[start]

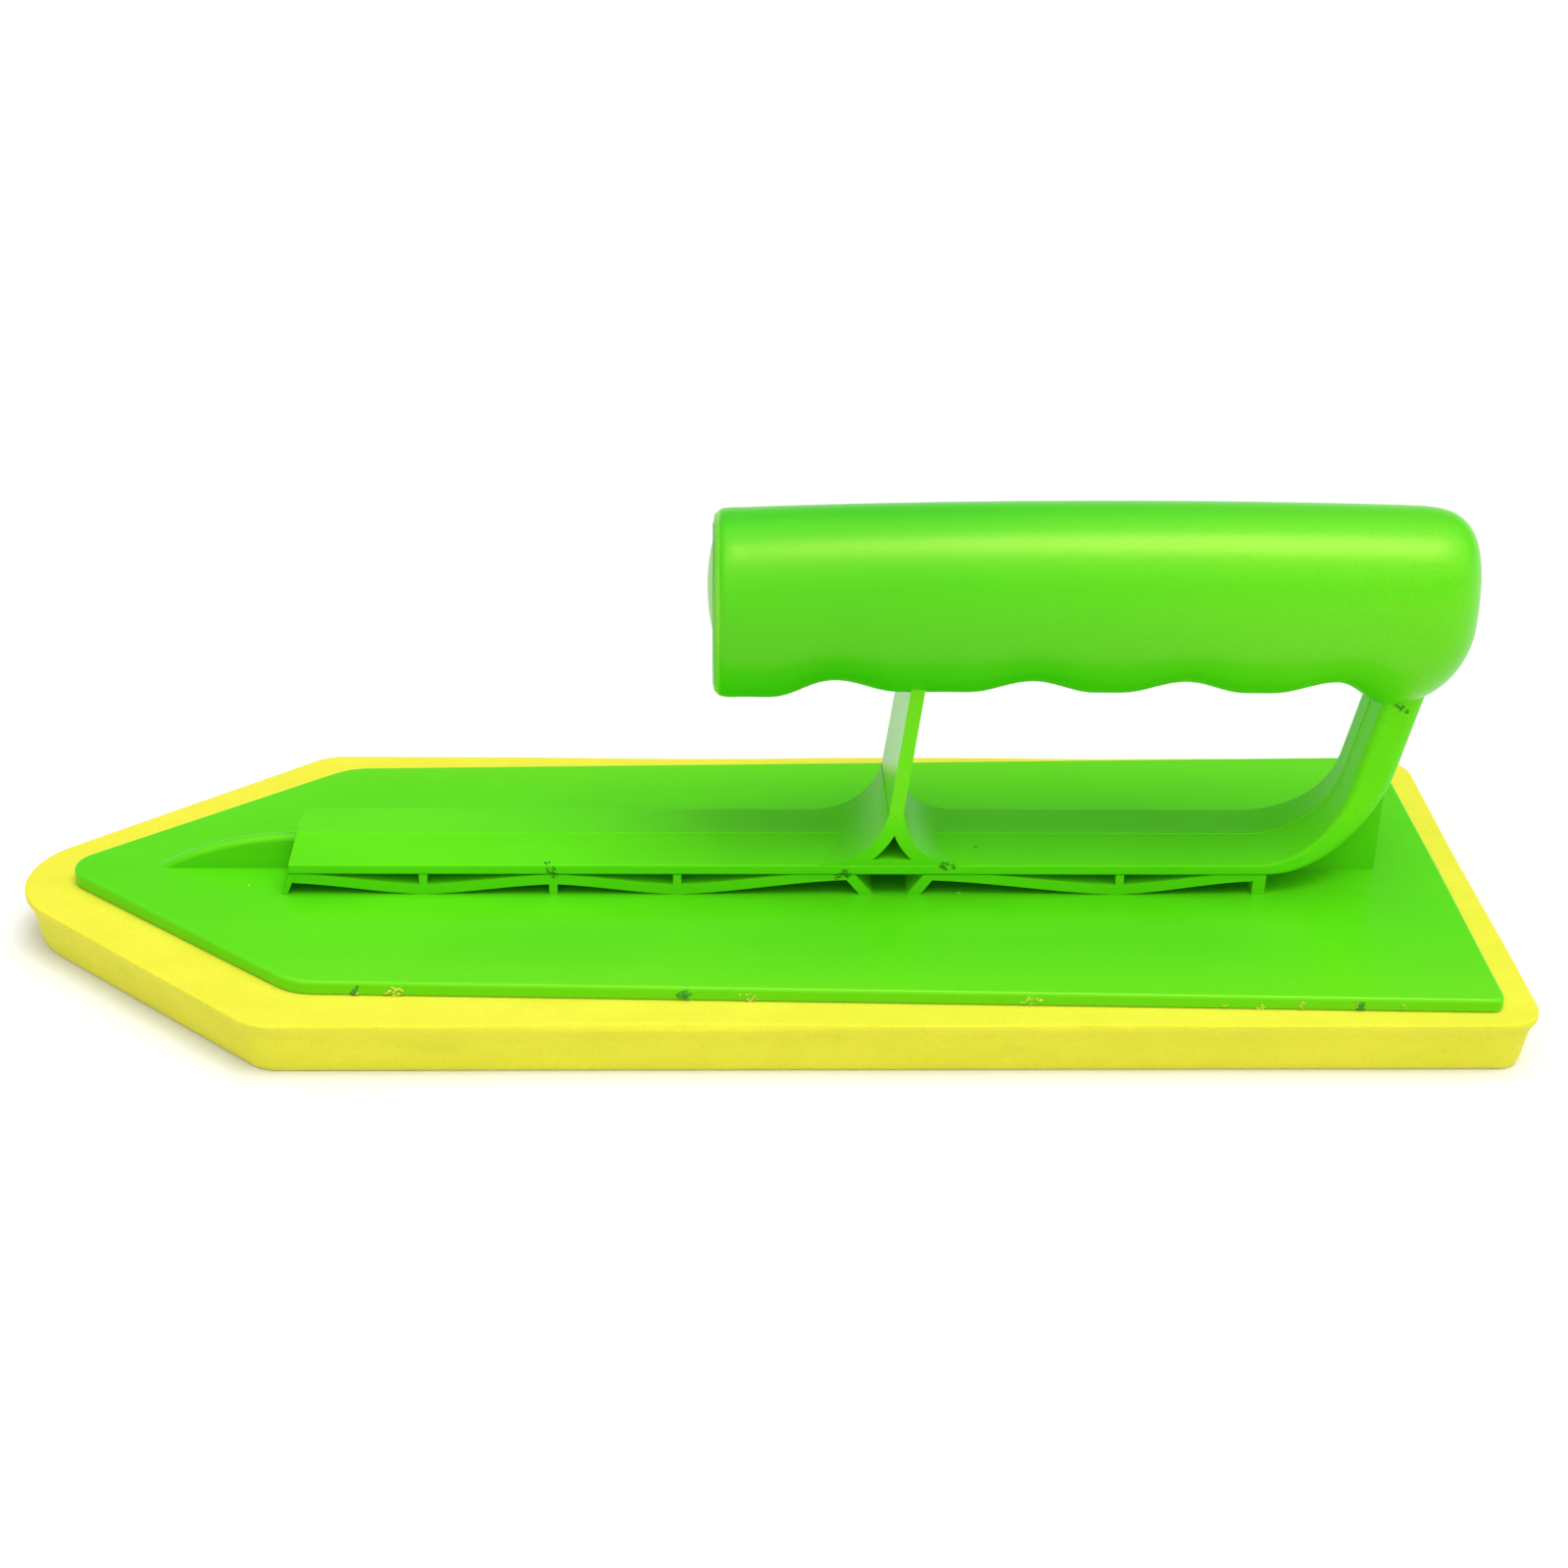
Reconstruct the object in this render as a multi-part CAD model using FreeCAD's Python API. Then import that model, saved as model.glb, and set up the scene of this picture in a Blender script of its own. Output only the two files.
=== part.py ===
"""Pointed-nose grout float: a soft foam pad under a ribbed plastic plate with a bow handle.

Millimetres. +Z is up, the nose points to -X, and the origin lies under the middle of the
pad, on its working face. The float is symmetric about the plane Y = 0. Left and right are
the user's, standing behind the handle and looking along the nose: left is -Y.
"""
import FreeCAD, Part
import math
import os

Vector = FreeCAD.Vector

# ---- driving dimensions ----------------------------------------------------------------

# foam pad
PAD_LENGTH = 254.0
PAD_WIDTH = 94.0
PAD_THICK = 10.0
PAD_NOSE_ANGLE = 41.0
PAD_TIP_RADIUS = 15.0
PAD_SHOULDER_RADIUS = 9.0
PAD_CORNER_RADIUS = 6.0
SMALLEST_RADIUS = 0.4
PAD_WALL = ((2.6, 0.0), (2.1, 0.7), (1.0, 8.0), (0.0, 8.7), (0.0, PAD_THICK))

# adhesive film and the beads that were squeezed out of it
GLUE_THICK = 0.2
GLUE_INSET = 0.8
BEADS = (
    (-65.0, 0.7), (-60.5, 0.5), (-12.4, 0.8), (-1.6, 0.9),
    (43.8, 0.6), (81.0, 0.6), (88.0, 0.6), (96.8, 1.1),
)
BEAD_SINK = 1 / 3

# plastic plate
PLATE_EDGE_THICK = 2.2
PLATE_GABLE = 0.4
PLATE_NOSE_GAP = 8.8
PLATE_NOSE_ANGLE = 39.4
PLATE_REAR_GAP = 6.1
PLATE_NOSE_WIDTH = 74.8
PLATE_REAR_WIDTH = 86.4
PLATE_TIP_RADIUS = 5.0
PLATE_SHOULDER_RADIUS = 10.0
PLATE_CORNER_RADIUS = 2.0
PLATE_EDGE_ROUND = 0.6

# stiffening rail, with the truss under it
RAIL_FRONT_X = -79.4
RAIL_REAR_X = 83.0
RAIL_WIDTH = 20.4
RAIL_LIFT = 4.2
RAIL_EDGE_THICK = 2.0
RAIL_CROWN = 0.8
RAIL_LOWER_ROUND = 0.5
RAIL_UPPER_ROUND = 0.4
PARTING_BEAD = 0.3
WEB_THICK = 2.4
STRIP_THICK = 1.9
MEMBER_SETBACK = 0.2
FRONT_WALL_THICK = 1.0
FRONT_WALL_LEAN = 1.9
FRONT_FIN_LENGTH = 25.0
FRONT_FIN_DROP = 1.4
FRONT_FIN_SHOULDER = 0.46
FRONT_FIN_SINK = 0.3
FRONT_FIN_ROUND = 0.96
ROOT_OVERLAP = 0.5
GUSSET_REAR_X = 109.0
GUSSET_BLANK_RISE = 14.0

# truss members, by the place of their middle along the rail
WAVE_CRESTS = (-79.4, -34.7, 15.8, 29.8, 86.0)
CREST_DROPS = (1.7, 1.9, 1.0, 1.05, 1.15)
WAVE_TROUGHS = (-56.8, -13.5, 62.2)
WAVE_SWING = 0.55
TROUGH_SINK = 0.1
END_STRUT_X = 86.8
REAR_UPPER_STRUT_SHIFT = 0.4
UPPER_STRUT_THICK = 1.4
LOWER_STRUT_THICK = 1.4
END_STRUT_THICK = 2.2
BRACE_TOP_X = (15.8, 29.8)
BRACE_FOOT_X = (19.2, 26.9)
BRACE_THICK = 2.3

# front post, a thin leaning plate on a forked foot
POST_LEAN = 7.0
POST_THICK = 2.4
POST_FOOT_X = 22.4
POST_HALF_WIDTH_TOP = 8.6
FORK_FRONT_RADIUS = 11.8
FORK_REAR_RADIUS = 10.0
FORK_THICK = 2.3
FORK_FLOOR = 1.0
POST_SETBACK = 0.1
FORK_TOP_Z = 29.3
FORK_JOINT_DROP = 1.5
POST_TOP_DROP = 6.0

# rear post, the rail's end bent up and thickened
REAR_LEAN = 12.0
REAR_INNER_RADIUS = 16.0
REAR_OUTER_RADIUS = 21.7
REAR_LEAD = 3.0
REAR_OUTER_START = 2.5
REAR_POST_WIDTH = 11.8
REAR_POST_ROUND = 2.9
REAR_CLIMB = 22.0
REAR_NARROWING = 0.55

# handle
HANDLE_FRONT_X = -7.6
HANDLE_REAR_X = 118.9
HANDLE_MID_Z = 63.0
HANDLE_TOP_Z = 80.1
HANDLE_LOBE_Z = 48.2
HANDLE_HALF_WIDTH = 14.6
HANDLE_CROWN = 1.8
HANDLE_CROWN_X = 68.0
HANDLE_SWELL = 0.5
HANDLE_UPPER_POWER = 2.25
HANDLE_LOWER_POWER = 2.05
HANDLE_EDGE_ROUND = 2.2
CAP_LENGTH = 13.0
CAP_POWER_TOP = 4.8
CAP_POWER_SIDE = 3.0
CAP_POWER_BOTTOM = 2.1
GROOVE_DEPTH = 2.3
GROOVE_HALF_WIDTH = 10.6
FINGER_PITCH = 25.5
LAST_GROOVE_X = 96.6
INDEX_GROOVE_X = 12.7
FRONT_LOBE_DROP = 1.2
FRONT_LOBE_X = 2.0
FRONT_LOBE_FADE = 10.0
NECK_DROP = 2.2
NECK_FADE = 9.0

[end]

To do:
From the opening line of the data above, please print each line as written up to and including the line that contains "# ---- driving", and nothing more.

Reply:
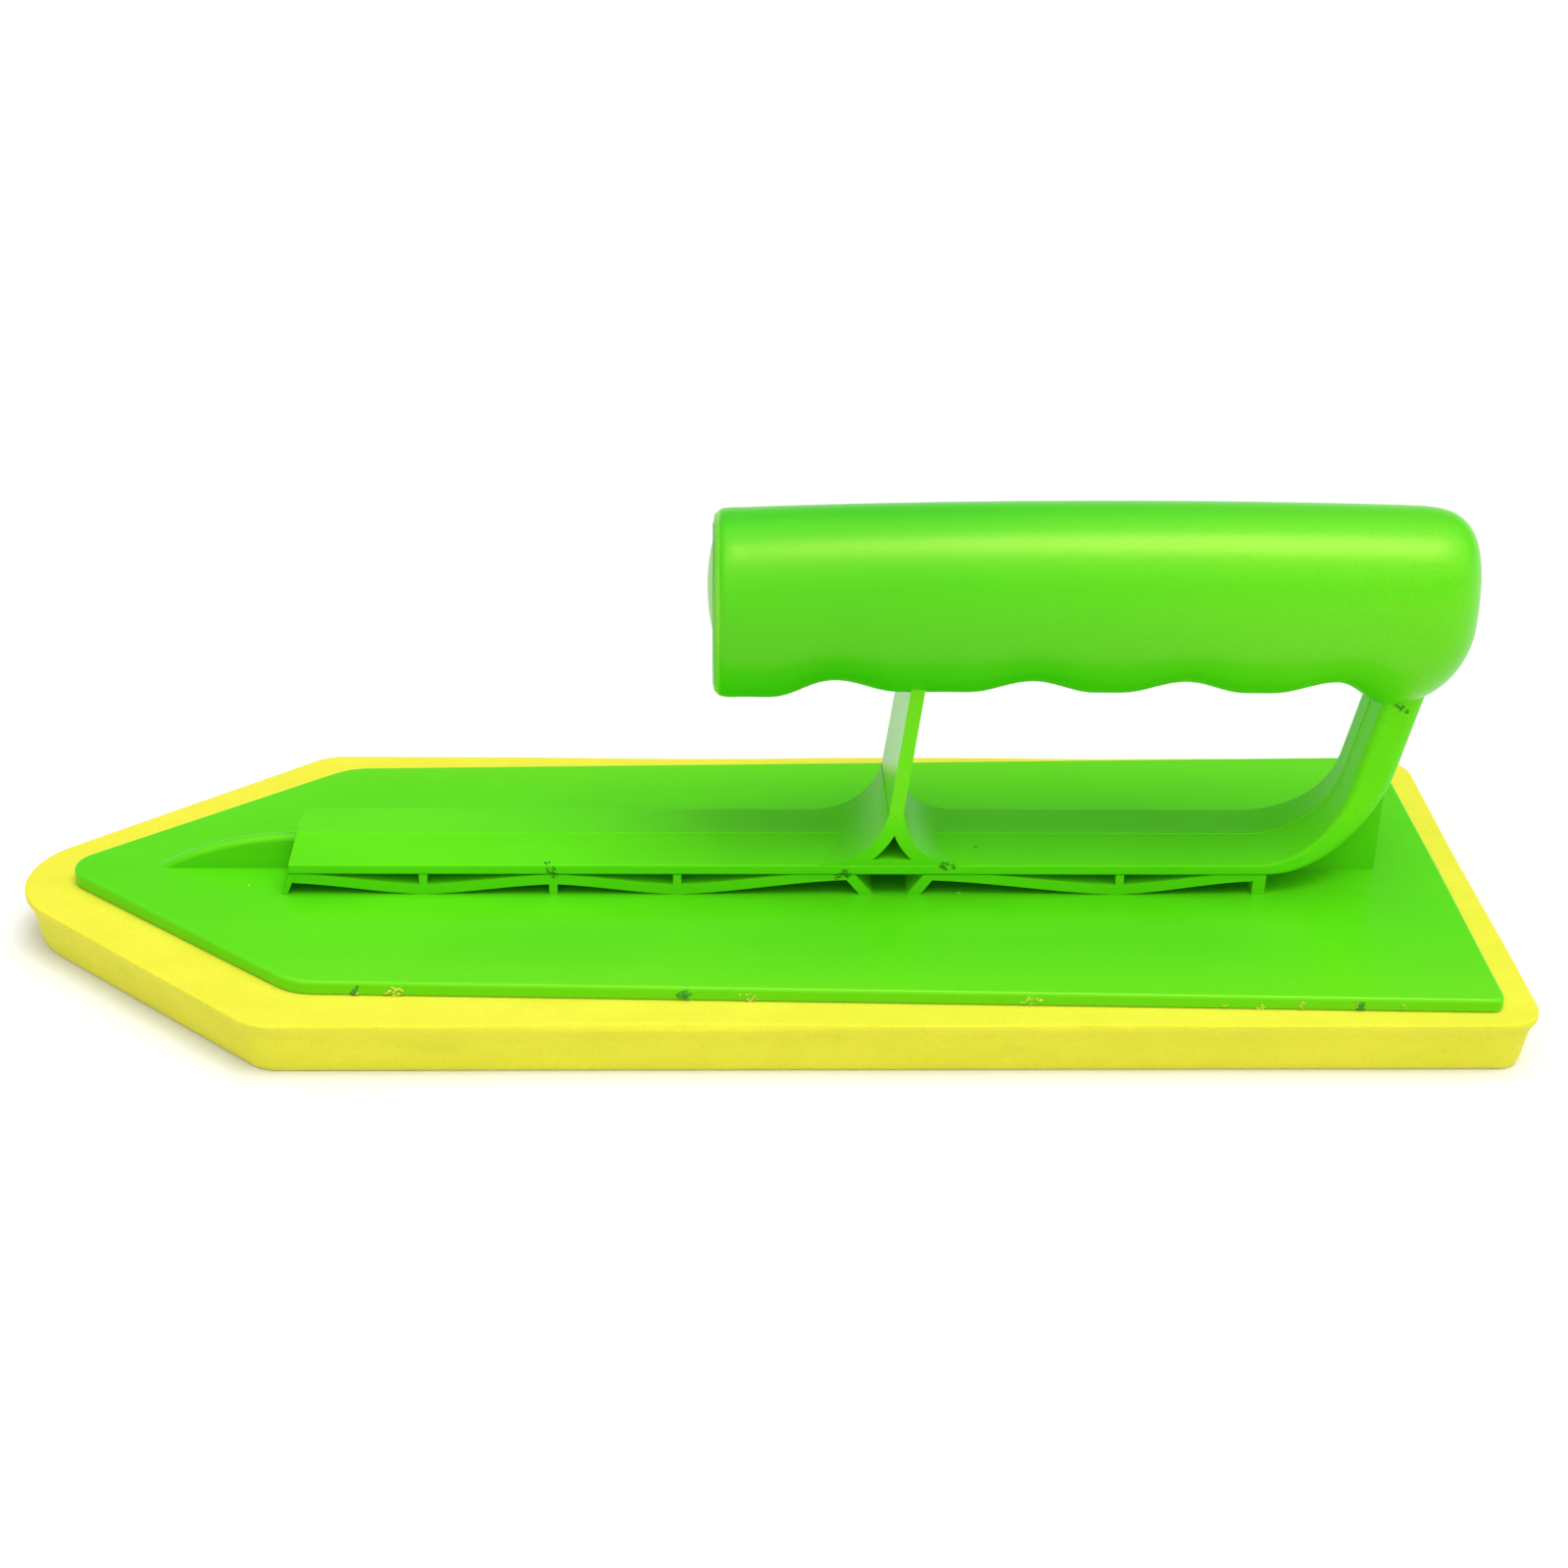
Reconstruct the object in this render as a multi-part CAD model using FreeCAD's Python API. Then import that model, saved as model.glb, and set up the scene of this picture in a Blender script of its own. Output only the two files.
=== part.py ===
"""Pointed-nose grout float: a soft foam pad under a ribbed plastic plate with a bow handle.

Millimetres. +Z is up, the nose points to -X, and the origin lies under the middle of the
pad, on its working face. The float is symmetric about the plane Y = 0. Left and right are
the user's, standing behind the handle and looking along the nose: left is -Y.
"""
import FreeCAD, Part
import math
import os

Vector = FreeCAD.Vector

# ---- driving dimensions ----------------------------------------------------------------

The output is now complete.